Curiosamente, a única grande empresa de computação em nuvem a não embarcar nos acordos com o Serpro foi justamente o Google Cloud, que agora vira o fornecedor da nova “Nuvem de Governo”.
Ainda não vieram à tona informações sobre quanto isso custa, em que condições o Serpro está comprando essa tecnologia do Google Cloud.

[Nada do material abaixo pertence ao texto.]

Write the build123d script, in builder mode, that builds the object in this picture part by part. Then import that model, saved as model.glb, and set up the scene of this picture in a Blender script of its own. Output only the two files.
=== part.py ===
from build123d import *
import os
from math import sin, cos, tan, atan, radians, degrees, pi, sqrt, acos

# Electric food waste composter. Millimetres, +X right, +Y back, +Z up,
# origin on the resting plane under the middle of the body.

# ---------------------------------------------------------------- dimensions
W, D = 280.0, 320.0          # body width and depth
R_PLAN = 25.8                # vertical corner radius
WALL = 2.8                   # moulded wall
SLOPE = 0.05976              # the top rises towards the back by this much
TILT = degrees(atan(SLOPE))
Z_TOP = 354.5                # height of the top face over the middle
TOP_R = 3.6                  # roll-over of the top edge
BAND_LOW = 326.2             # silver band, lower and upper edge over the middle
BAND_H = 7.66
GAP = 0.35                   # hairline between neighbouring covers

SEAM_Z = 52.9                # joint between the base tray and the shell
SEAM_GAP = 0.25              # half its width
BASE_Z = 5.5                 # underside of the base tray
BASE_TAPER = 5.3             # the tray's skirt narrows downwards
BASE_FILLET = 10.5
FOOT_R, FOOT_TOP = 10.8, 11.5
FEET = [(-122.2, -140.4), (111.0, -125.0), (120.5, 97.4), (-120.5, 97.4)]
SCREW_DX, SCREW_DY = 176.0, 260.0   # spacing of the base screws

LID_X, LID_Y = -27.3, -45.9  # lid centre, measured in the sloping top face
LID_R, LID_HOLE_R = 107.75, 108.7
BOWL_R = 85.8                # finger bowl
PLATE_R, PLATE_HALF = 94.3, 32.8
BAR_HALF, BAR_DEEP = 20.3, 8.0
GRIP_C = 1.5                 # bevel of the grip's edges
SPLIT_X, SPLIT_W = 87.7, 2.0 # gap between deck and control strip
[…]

Outros grandes players, como AWS e Microsoft, com certeza se diriam capazes de entregar uma solução similar.
AWS, Microsoft e Google Cloud, aliás, têm data centers no Brasil há quase uma década, e sempre juraram de pés juntos que podem garantir que os dados do governo ficam hospedados apenas no Brasil.

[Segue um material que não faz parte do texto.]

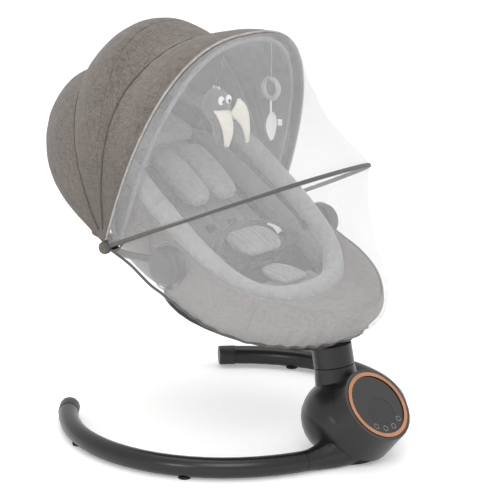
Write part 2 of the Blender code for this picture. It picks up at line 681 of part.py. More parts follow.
def net_reach(angle):
    """The net's reach from the pivots: drawn in between the hood, its bow and the foot."""
    knots = (-24, -18, -12, -5, 3, 10, 17, 24, 33, 45, 57, 66)
    reach = (0.360, 0.384, 0.394, 0.396, 0.380, 0.362, 0.356, 0.356, 0.330, 0.313, 0.330, 0.352)
    return float(np.interp(angle, knots, reach))


def net():
    bow_with_eyes("net_bow", NET_BOW, NET_A, NET_BOW_REACH, 0.0045, "hood_fabric", 2.1)
    upper = [arch(a, NET_A, net_reach(a), 2.3, 11, 19) for a in np.linspace(28, 66, 6)]
    cloth("net_upper", upper, "net", 0.0012, -1)
    lower = [arch(a, 0.2120, net_reach(a), 2.1, 16 + 0.9 * (19 - a), 21)
             for a in np.linspace(-17, 19, 6)]
    cloth("net_lower", lower, "net", 0.0012, -1)


TOY_X, TOY_Y, TOY_TOP = 0.060, -0.036, 0.6485


def toys():
    """Two hanging toys: a plush sea creature, and a teething ring with a leaf below it."""
    body = ball("toy_plush", 0.024, "toy_plush", (-TOY_X, TOY_Y, 0.556), (1, 0.9, 0.9), 12, 8)
    legs = cylinder("toy_plush_legs", 0.036, 0.062, None, (-TOY_X, TOY_Y, 0.5175), (0, 0, 0), 12,
                    0.014)
    cord = cylinder("toy_plush_cord", 0.0012, 0.085, None, (-TOY_X, TOY_Y, TOY_TOP - 0.0425),
                    sides=8)
    for tool in (legs, cord):
        boolean(body, tool, "UNION")
    bpy.ops.mesh.primitive_torus_add(major_segments=20, minor_segments=8, major_radius=0.0165,
                                     minor_radius=0.0042, location=(TOY_X, TOY_Y, 0.572),
                                     rotation=(0, pi / 2, 0))
    ring = bpy.context.object
    ring.users_collection[0].objects.unlink(ring)
    PARTS.objects.link(ring)
    ring.name = "toy_ring"
    ring.data.materials.append(material("toy_clear"))
    cord = cylinder("toy_ring_cord", 0.0012, 0.062, None, (TOY_X, TOY_Y, TOY_TOP - 0.031),
                    sides=8)
    boolean(ring, cord, "UNION")
    leaf = ball("toy_leaf", 0.020, "toy_clear", (TOY_X, TOY_Y, 0.508), (0.30, 0.75, 1.25), 12, 8)
    loop = cylinder("toy_leaf_cord", 0.0012, 0.020, None, (TOY_X, TOY_Y, 0.5395), sides=8)
    boolean(leaf, loop, "UNION")


floor_tubes()
pod_housing()
pod_cover()
control_panel()
drive_train()
pod_fittings()
tube("seat_frame", seat_tube_line(), TUBE_SEAT, "frame_steel", 2)
neck_sleeve()
hubs()
back_frame()
seat_shells()
pads()
harness()
hood()
net()
toys()
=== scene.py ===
"""Baby swing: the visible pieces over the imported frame.

Metres, +Z up. The front is -Y, and the ring base stands on z = 0.
"""
import json
from math import cos, pi, radians, sin

import bmesh
import bpy
import numpy as np
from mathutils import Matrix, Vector, noise


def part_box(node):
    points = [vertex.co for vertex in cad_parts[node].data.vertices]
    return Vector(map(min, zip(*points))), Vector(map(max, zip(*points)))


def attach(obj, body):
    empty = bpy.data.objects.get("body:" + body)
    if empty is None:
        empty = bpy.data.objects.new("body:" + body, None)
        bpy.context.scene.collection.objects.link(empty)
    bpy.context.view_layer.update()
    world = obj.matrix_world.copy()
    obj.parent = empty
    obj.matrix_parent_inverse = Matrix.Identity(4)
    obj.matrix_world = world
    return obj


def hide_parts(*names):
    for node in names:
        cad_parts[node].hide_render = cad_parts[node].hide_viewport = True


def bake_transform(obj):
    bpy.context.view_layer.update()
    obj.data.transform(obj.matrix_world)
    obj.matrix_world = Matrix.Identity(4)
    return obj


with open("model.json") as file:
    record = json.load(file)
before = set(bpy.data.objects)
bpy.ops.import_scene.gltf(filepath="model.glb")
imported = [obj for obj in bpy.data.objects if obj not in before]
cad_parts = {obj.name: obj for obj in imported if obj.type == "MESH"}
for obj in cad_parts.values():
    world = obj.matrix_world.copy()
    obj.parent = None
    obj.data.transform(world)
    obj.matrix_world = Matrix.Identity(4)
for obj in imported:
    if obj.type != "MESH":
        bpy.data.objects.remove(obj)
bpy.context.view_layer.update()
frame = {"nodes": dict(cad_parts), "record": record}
NODES = frame["nodes"]
SCENE = bpy.context.scene

# ---------------------------------------------------------------- dimensions
PIVOT_Y, PIVOT_Z = 0.082, 0.332          # axis of the bows
FRONT_BOW, MID_BOW, NET_BOW = 70.0, 102.0, 23.8     # bows, degrees above the front
MID_GORE, REAR_GORE, HOOD_END = 101.7, 147.4, 189.0    # where the gores behind the front one
REAR_SEAM = 125.5                                      # the seam along the middle gore
NET_REACH = 0.364
NET_WIDTH = 0.2110                       # half width of the net's bow
PANEL_TILT, PANEL_Y, PANEL_Z = 48.2, -0.3235, 0.1015   # the touch panel's lean and centre
SIDES = (1, "left"), (-1, "right")
TOY_X, TOY_Y = 0.06, -0.036              # the toys hang this far to each side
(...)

A desconfiança de governos (não só do brasileiro, por sinal) de que as grandes empresas não podem garantir totalmente que os dados na nuvem jamais deixarão o país de alguma forma (caindo na jurisdição americana) é a força motriz pela busca da tal “soberania de dados”.
Trocando em miúdos, isso significa que um governo está 100% seguro de onde estão seus dados o tempo todo, uma proposição que, levada até o fim, significaria que o governo precisaria construir e administrar seu data center com tecnologia open source.
(Essa é provavelmente uma discussão técnica sem fim, mas se você quer achar pelo em ovo em hospedar seus dados num data center do Google Cloud, também deve poder achar algum no tal Google Distributed Cloud).
O conceito de que o governo não deveria depender de software proprietário em nenhuma medida, e muito menos de multinacionais malvadas, era popular entre os teóricos de tecnologia da esquerda brasileira entre o final dos anos 90 e o começo dos 2000 (alguém lembra do falecido Fórum de Software Livre?).
Colocar algo assim em prática no governo em 2024, no entanto, significaria muito mais do que trocar umas quantas licenças de Windows pela distribuição Linux XYZ. Data centers de alto desempenho custam bilhões de reais. Pelo que parece, alguém em Brasília fez as contas e decidiu por um meio termo.